▶ **Data excerpt**:
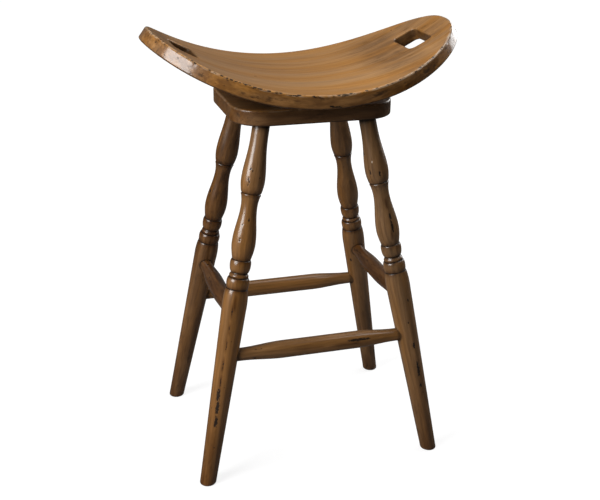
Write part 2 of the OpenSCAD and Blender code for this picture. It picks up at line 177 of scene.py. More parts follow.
class Graph:
    """A node tree under construction."""

    def __init__(self, tree: bpy.types.NodeTree) -> None:
        """Takes the tree and empties it."""
        self.tree = tree
        tree.nodes.clear()

    def node(self, kind: str, inputs: dict | None = None, **settings: object) -> bpy.types.Node:
        """Adds a node.

        Args:
            kind: the node's type name.
            inputs: values or sockets for its inputs, by name or by index.
            settings: the node's own properties.

        Returns:
            The new node.
        """
        made = self.tree.nodes.new(kind)
        for key, value in settings.items():
            setattr(made, key, value)
        for key, value in (inputs or {}).items():
            self.give(made.inputs[key], value)
        return made

    def give(self, socket: Socket, value: object) -> None:
        """Feeds an input.

        Args:
            socket: the input.
            value: another node's output, or what the input is set to.
        """
        if isinstance(value, Socket):
            self.tree.links.new(value, socket)
        else:
            socket.default_value = value

    def math(self, operation: str, *values: object, clamp: bool = False) -> Socket:
        """Adds a Math node.

        Args:
            operation: the node's operation.
            values: numbers or sockets, in the node's order.
            clamp: keeps the result from 0 to 1.

        Returns:
            The node's result.
        """
        inputs = dict(enumerate(values))
        return self.node("ShaderNodeMath", inputs, operation=operation, use_clamp=clamp).outputs[0]

    def vector(self, operation: str, *values: object, output: str = "Vector") -> Socket:
        """Adds a Vector Math node.

        Args:
            operation: the node's operation.
            values: vectors or sockets, in the node's order.
            output: the result's name, which is Value for a length.

        Returns:
            The node's result.
        """
        inputs = dict(enumerate(values))
        return self.node("ShaderNodeVectorMath", inputs, operation=operation).outputs[output]

    def combine(self, **parts: object) -> Socket:
        """A vector of its X, Y and Z parts."""
        return self.node("ShaderNodeCombineXYZ", parts).outputs[0]

    def separate(self, vector: Socket) -> bpy.types.NodeOutputs:
        """The X, Y and Z parts of a vector."""
        return self.node("ShaderNodeSeparateXYZ", {"Vector": vector}).outputs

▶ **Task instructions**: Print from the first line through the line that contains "settings: the node's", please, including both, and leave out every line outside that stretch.

▶ **Written response**:
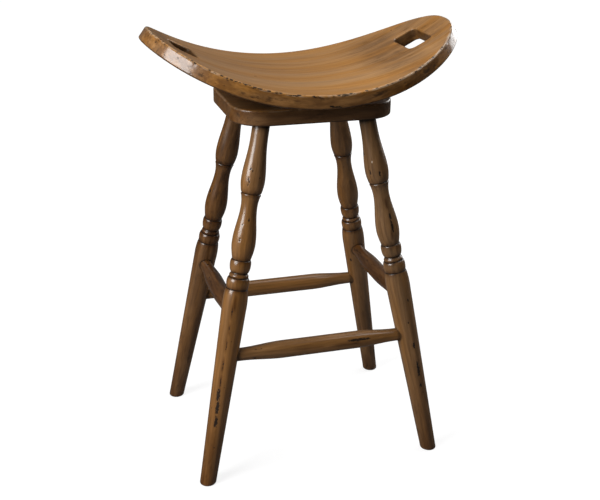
Write part 2 of the OpenSCAD and Blender code for this picture. It picks up at line 177 of scene.py. More parts follow.
class Graph:
    """A node tree under construction."""

    def __init__(self, tree: bpy.types.NodeTree) -> None:
        """Takes the tree and empties it."""
        self.tree = tree
        tree.nodes.clear()

    def node(self, kind: str, inputs: dict | None = None, **settings: object) -> bpy.types.Node:
        """Adds a node.

        Args:
            kind: the node's type name.
            inputs: values or sockets for its inputs, by name or by index.
            settings: the node's own properties.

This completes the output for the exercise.